Display some points in the original (spacial) domain.
Number of displayed points.
npts = 6000;
Display the original points.
sel = randperm(n)
sel = sel[1:npts]
figure(figsize = (7,5))
plot(y[sel,1], y[sel,2], ".", ms = 3)
xlim(-5,5)
ylim(-5,5)
title("Time domain");
Exercise 2
Display some points of $P$ in the transformed (time/frequency) domain.

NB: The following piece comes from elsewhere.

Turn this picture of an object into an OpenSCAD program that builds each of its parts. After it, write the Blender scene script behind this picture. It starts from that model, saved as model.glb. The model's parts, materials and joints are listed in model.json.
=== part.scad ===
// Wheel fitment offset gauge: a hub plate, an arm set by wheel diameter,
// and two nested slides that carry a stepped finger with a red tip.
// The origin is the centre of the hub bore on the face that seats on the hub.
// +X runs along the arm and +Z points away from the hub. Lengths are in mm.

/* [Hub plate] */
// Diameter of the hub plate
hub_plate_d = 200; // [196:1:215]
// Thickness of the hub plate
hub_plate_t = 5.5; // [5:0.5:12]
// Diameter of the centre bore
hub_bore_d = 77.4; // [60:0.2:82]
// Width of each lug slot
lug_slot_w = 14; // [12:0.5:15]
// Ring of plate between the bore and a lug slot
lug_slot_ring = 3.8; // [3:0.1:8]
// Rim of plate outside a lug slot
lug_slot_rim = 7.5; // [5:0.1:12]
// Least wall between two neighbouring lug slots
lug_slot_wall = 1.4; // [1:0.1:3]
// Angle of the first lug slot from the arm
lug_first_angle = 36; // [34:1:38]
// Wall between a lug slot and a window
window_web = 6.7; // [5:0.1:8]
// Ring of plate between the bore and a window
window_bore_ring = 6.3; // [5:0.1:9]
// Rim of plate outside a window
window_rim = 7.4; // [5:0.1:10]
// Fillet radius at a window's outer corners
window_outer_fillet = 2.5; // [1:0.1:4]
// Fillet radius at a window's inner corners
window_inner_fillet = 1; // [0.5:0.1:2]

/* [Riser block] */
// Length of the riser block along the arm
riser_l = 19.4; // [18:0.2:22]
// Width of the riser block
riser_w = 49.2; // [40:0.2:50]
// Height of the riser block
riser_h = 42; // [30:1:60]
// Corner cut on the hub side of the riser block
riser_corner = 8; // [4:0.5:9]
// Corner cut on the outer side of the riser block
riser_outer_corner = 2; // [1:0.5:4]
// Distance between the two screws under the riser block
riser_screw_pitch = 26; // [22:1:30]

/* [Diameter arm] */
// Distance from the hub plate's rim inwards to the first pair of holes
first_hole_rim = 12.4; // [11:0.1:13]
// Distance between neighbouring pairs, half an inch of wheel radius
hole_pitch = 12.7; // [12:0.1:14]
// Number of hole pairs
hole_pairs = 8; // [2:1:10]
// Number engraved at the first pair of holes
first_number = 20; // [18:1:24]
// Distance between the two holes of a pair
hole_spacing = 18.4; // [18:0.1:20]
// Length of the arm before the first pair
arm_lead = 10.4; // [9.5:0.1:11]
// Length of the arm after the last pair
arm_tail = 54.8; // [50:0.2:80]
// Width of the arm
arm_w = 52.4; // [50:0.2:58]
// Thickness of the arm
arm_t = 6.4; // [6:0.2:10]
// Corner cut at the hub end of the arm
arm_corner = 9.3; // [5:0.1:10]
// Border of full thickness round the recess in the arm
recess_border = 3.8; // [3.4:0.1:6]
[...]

include("NtSolutions/audio_2_separation/exo2.jl");
## Insert your code here.
We compute the angle associated to each point over the transformed domain. The histogram shows the main direction of mixing.
nrow = size(P)[1]
Theta = zeros(nrow)
for i in 1:nrow
Theta[i] = mod(atan2(P[i,2],P[i,1]),pi)
end
Display histogram.
nbins = 100
h,t = plt[:hist](Theta,nbins)
h=h/sum(h)
clf()
bar(t[1:end-1], h, width = pi/nbins)
xlim(0,pi);
Exercise 3
The histogram computed from the whole set of points are not peacked enough. To stabilize the detection of mixing direction, compute an histogram from a reduced set of point that have the largest amplitude. Compute the energy of each point. Extract only a small sub-set.
include("NtSolutions/audio_2_separation/exo3.jl");
## Insert your code here.
Exercise 4
Detect the direction $M_1$ approximating the true direction $M$ by looking at the local maxima of the histogram. First detect the set of local maxima, and then keep only the three largest. Sort in descending order.

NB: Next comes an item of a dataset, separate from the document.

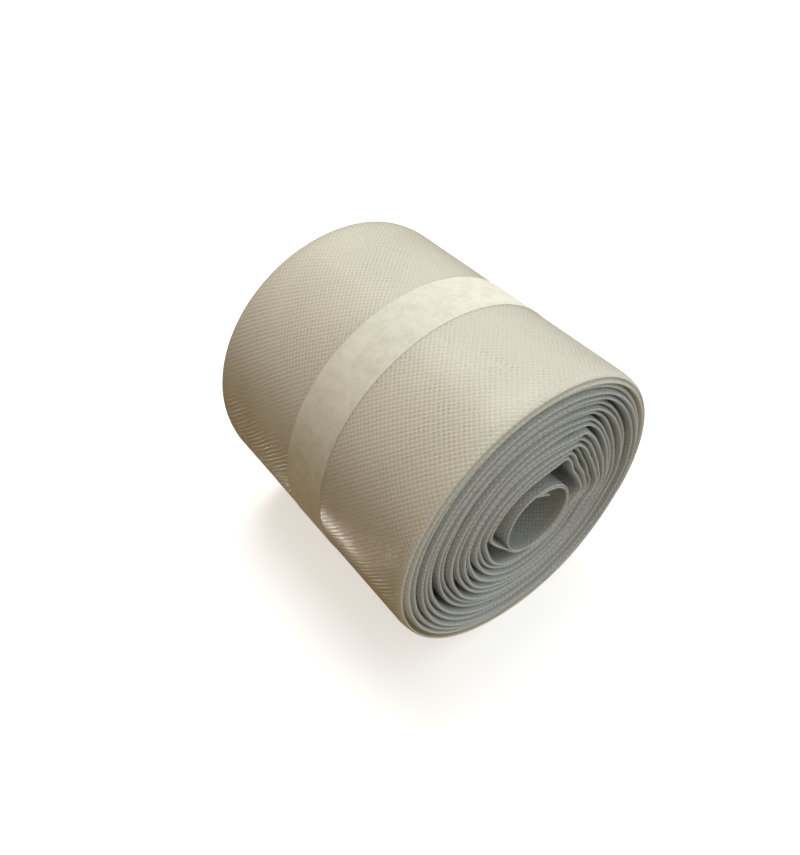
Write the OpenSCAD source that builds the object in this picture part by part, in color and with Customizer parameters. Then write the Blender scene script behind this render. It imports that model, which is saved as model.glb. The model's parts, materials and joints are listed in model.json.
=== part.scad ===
// Tree guard tube: a lay-flat mesh sleeve wound into a roll, held by a glued paper band.
// The roll's axis is along X. The origin is on the ground under the middle of the roll.

/* [Wound sleeve] */
// Lay-flat width of the sleeve, which is the length of the roll
sleeve_w = 150; // [120:1:180]
// Outer radius of the roll
roll_r = 72.4; // [68:0.1:80]
// Radius of the space that the loose innermost turn lies in
loose_r = 24.4; // [23:0.1:27]
// Number of tightly wound outer turns
outer_turns = 9; // [7:1:10]
// Number of slacker turns inside them
middle_turns = 7; // [5:1:8]
// Radius that the roll's two ends are rounded to at the outside
shoulder_r = 4.5; // [3:0.1:6]
// Half the width of the flat that the roll rests on
rest_half_w = 11; // [8:0.5:14]

/* [Loose innermost turn] */
// Outer radius of the innermost turn
core_r = 19.5; // [18:0.1:21]
// Thickness of the innermost turn
core_t = 3; // [2:0.1:3.5]
// Direction in which the innermost turn touches the turns round it
core_lean = -45; // [-60:1:-30]
// Thickness of the two plies where the sleeve steps in to the innermost turn
link_t = 1.6; // [1:0.1:2]
// Angle on the innermost turn at which that step runs into it
link_a = 215; // [205:1:225]

/* [Loose inner end] */
// Length of the sleeve's inner end that stands off the innermost turn
inner_end_l = 8; // [5:0.5:10]
// Thickness of the inner end
inner_end_t = 1; // [0.8:0.1:1.4]
// Angle of the inner end's root round the innermost turn
inner_root_a = 96; // [90:1:110]
// Slope of the inner end at rest
inner_end_slope = -28; // [-35:1:-20]

/* [Outer end] */
// Angle of the sleeve's cut outer edge round the roll
outer_edge_a = -24; // [-30:1:-20]
// Angle that the last stretch of the sleeve covers
outer_end_span = 75; // [60:1:90]
// Thickness of the last stretch, pressed flat
outer_end_t = 1.2; // [1:0.1:1.5]
// Open step in front of the cut edge, as an angle
outer_step_a = 2; // [1:0.5:4]

/* [Paper band] */
// Width of the paper band
band_w = 26; // [20:1:40]
// Thickness of the paper
band_t = 0.2; // [0.1:0.05:0.4]
// Middle of the band along the roll
band_x = 2.9; // [-10:0.1:10]
// Angle of the glued tab's root
tab_root_a = 8; // [5:1:12]
// Angle that the glued tab covers
tab_span = 24; // [20:1:26]
// Thickness of the glue line
glue_t = 0.1; // [0.05:0.05:0.15]
// Bare margin round the glue line
glue_margin = 2; // [1:0.5:4]

/* [Hidden] */
$fn = 96;
slip = 0.05;
turn_t = (roll_r - loose_r) / (outer_turns + middle_turns);
split_r = roll_r - outer_turns * turn_t;
// the roll's axis is this high, so that the band's flat lies on the ground
rest_h = sqrt(roll_r * roll_r - rest_half_w * rest_half_w);
axis_z = rest_h + slip + band_t;
band_r = roll_r + slip;
tab_r = band_r + band_t + glue_t;
// the valley between two folded edges is this far short of the fold's centre line
valley = 0.5;
// every third turn stands out fully, and the others are set back in steps
set_back = 0.3;
core_off = loose_r - core_r - slip;
inner_root_r = core_r - core_t - slip - inner_end_t / 2;
mesh_colour = [0.83, 0.82, 0.76];
inner_colour = [0.68, 0.69, 0.65];
paper_colour = [0.90, 0.88, 0.78];

// turns a shape drawn round Z into one round the roll's axis, with angles from +Y towards +Z
module on_axis() {
    translate([0, 0, axis_z]) rotate([90, 0, 90]) children();
}

// the loose innermost turn lies to one side of the roll's axis
module on_core() {
    on_axis() translate([core_off * cos(core_lean), core_off * sin(core_lean), 0]) children();
}

// how far the rounded shoulder draws in a turn at radius r
function drawn_in(r) =
    let (past = r - (roll_r - shoulder_r))
    past > 0 ? shoulder_r - sqrt(shoulder_r * shoulder_r - past * past) : 0;

// a flattened turn cut through: a long bar with a round fold at each end
module turn_section(r, thick, half_len) {
    translate([r, 0]) {
        square([thick, 2 * (half_len - thick / 2 + valley)], center = true);
        for (end = [-1, 1]) translate([0, end * (half_len - thick / 2)]) circle(d = thick);
    }
}

// turns first to last, counted inwards from the outside
module wound_turns(first, last, trim) {
    rotate_extrude() difference() {
        for (i = [first:last]) {
            r = roll_r - (i + 0.5) * turn_t;
            turn_section(r, turn_t, sleeve_w / 2 - drawn_in(r) - (i % 3) * set_back);
        }
        translate([roll_r - first * turn_t - trim, -sleeve_w]) square([turn_t, 2 * sleeve_w]);
    }
}

// an arc of a tube wall of the given width along the axis
module wall_arc(r, thick, width, from, span) {
    rotate([0, 0, from]) rotate_extrude(angle = span)
        translate([r, -width / 2]) square([thick, width]);
}

module ground_cut(depth) {
    translate([-sleeve_w, -2 * roll_r - depth, -sleeve_w]) cube([2 * sleeve_w, 2 * roll_r, 2 * sleeve_w]);
}

module sleeve_outer_turns() {
    color(mesh_colour) on_axis() difference() {
        wound_turns(0, outer_turns - 1, 0);
        ground_cut(rest_h);
        wall_arc(roll_r - outer_end_t - slip, turn_t, sleeve_w + turn_t,
                 outer_edge_a - outer_step_a, outer_end_span + 2 * outer_step_a);
    }
}

module sleeve_middle_turns() {
    color(mesh_colour) on_axis() wound_turns(outer_turns, outer_turns + middle_turns - 1, slip);
}

// the straight step by which the sleeve reaches the innermost turn, as far as the turns round it
module link() {
    link_w = sleeve_w - 4;
    intersection() {
        on_axis() cylinder(r = loose_r - slip, h = link_w, center = true);
        on_core() rotate([0, 0, link_a]) translate([core_r - link_t, -2 * loose_r, -link_w / 2])
            cube([link_t, 2 * loose_r, link_w]);
    }
}

module sleeve_core_turn() {
    color(inner_colour) union() {
        on_core() rotate_extrude() turn_section(core_r - core_t / 2, core_t, sleeve_w / 2 - set_back);
        link();
    }
}

// the free inner end, with its rounded root as the hinge line
module sleeve_inner_end() {
    inner_end_w = sleeve_w - 4;
    color(inner_colour) on_core() rotate([0, 0, inner_root_a]) translate([inner_root_r, 0, -inner_end_w / 2])
        rotate([0, 0, inner_end_slope - inner_root_a]) {
            cylinder(d = inner_end_t, h = inner_end_w);
            translate([0, -inner_end_t / 2, 0]) cube([inner_end_l, inner_end_t, inner_end_w]);
            translate([inner_end_l, 0, 0]) cylinder(d = inner_end_t, h = inner_end_w);
        }
}

// the last stretch of the sleeve, up to its cut edge
module sleeve_outer_end() {
    r = roll_r - outer_end_t / 2;
    color(mesh_colour) on_axis() rotate([0, 0, outer_edge_a]) rotate_extrude(angle = outer_end_span)
        turn_section(r, outer_end_t, sleeve_w / 2 - drawn_in(roll_r - turn_t / 2) - outer_end_t / 2);
}

module band_outline(r, depth) {
    difference() {
        circle(r = r);
        translate([-2 * r, -2 * r - depth]) square([4 * r, 2 * r]);
    }
}

module paper_band() {
    color(paper_colour) on_axis() translate([0, 0, band_x - band_w / 2]) linear_extrude(band_w) difference() {
        band_outline(band_r + band_t, axis_z);
        band_outline(band_r, axis_z - band_t);
    }
}

// the end of the band that overlaps it and is glued down
module band_tab() {
    color(paper_colour) on_axis() translate([0, 0, band_x])
        wall_arc(tab_r, band_t, band_w, tab_root_a, tab_span);
}

module band_glue() {
    margin_a = glue_margin / tab_r * 180 / PI;
    color("ivory") on_axis() translate([0, 0, band_x])
        wall_arc(band_r + band_t, glue_t - slip / 2, band_w - 2 * glue_margin,
                 tab_root_a + 3 * margin_a, tab_span - 4 * margin_a);
}

sleeve_outer_turns();
sleeve_middle_turns();
sleeve_core_turn();
sleeve_inner_end();
sleeve_outer_end();
paper_band();
band_tab();
band_glue();
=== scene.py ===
"""Looks of the tree guard tube: a flat mesh sleeve wound into a roll, held by a paper band.

Lengths are in millimetres until a mesh is made, and angles are in degrees from +Y towards +Z round
the roll's axis. A path is a row of (y, z) points, and the sleeve's starts at its cut outer edge.
"""

import json
import math
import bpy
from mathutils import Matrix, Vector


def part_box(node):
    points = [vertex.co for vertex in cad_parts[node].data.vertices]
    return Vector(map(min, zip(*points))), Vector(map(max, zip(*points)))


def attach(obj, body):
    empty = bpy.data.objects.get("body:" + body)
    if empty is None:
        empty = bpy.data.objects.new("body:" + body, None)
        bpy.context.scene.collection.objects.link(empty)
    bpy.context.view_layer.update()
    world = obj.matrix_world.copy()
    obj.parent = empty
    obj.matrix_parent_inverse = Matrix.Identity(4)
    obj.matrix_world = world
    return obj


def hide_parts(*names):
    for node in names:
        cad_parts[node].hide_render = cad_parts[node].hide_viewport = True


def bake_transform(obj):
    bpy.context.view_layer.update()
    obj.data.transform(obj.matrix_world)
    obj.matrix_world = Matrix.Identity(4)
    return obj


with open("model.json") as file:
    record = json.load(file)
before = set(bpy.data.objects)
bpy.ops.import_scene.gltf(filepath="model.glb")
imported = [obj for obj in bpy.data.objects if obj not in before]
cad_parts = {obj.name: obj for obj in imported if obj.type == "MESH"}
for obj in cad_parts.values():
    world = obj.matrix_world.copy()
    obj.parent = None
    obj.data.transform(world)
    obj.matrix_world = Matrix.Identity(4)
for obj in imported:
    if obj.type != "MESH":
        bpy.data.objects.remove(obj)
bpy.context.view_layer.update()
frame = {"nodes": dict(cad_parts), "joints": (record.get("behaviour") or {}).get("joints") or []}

from types import SimpleNamespace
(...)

include("NtSolutions/audio_2_separation/exo4.jl")
--- M --- [0.980067 0.5 -0.3; 0.198669 0.866025 0.866025] --- M1 --- [0.982243 0.509136 -0.494987; 0.187615 0.860686 0.8689]
## Insert your code here.
Once the mixing direction are known, one can project the sources on the direction.

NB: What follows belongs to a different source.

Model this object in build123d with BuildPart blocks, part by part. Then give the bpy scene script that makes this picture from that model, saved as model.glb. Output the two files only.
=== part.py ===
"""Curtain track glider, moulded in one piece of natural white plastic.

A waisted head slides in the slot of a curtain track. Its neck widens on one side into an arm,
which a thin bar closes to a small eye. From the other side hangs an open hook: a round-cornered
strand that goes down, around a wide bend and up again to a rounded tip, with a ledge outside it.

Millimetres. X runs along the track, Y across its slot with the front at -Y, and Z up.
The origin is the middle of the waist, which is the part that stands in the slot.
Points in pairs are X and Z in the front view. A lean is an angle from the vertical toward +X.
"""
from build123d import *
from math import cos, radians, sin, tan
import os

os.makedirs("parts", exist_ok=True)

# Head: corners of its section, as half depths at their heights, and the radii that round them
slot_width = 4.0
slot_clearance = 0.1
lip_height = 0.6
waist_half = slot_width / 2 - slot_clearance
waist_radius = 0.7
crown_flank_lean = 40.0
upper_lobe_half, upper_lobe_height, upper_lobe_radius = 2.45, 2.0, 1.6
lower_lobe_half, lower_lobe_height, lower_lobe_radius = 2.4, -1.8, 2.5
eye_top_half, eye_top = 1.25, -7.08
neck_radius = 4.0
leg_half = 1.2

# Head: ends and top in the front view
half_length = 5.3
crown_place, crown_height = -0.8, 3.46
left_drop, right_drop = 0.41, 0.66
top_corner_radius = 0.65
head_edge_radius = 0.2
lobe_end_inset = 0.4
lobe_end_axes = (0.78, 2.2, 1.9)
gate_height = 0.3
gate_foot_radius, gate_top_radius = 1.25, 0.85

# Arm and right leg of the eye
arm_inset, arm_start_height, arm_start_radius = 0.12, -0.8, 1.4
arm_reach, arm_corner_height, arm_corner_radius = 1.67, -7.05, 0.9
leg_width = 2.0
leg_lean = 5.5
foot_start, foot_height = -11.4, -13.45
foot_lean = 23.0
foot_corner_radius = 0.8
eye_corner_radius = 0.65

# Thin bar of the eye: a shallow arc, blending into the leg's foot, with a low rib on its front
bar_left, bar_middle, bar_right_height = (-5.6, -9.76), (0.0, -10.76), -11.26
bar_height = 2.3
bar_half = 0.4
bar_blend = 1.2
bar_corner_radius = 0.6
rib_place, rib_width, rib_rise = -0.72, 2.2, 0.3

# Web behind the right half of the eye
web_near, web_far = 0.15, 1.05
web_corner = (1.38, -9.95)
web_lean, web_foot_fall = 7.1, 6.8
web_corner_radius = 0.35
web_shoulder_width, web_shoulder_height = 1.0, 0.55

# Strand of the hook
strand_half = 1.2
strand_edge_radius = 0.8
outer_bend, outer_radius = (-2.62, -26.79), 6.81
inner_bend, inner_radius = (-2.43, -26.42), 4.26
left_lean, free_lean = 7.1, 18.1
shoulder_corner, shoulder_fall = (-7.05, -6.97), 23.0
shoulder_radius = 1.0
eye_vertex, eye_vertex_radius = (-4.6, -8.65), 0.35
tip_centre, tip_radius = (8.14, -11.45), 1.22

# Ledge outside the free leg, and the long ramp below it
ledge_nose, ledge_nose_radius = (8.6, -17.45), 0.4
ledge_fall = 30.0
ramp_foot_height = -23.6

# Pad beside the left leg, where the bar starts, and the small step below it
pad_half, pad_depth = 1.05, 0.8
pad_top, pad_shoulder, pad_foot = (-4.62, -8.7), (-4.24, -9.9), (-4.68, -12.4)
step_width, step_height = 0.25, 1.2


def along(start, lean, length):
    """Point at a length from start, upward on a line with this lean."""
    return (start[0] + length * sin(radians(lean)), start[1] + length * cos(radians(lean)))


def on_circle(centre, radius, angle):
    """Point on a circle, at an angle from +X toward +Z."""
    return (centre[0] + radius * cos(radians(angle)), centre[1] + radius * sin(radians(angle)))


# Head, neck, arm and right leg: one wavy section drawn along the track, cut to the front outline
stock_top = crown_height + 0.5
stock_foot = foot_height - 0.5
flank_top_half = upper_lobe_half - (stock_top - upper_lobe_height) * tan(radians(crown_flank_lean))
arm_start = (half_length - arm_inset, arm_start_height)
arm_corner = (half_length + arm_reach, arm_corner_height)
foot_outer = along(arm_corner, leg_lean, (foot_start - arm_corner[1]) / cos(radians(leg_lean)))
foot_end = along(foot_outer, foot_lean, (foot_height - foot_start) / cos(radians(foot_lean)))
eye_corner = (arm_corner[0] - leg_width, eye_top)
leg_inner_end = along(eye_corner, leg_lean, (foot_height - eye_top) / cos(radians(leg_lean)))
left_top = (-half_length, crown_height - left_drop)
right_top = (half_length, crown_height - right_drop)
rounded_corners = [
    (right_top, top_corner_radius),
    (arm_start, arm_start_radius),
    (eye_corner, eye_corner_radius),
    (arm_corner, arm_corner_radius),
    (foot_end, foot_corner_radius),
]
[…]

We compute the projection of the coefficients Y on each estimated direction.
A = reshape(Y, (mt*mf,p));
Compute the projection of the coefficients on the directions.
C = abs(M1'*A');
At each point $x$, the index $I(x)$ is the direction which creates the largest projection.
$I$ is the index of the closest source.
tmp, I = compute_max(C,1)
I = reshape(I, (mf,mt));
An additional denoising is achieved by removing small coefficients.
T = .05
D = sqrt(sum(abs(Y).^2, 3))[:,:,1]
I = I.*(D .> T);
We can display the segmentation of the time frequency plane.
figure(figsize = (15,10))
imageplot(I[1:Base.div(mf,2),:])
imshow(I[1:Base.div(mf,2),:], cmap = get_cmap("jet"), interpolation = "nearest");
The recovered coefficients are obtained by projection.
Proj = M1'*A'
Xr = complex(zeros(w,4*w+1,s))
for i in 1:s
Xr[:,:,i] = reshape(Proj[i,:], (mf,mt)).*(I .== i)
end
The estimated signals are obtained by inverting the STFT.
xr = zeros(n,s)
for i in 1:s
xr[:,i] = perform_stft(Xr[:,:,i], w, q, n)
end
One can display the recovered signals.
figure(figsize = (10,10))
for i in 1:s
subplot(s,1,i)
plot(xr[:,i])
xlim(0,n)
title("Estimated source #$i")
end
One can listen to the recovered sources.
i = 1
WAV.wavplay(x[:,i], 15000) # Supported back-ends : AudioQueue (MacOSX) and Pulse Audio (Linux, libpulse-simple).
#There is not a native backend for Windows yet.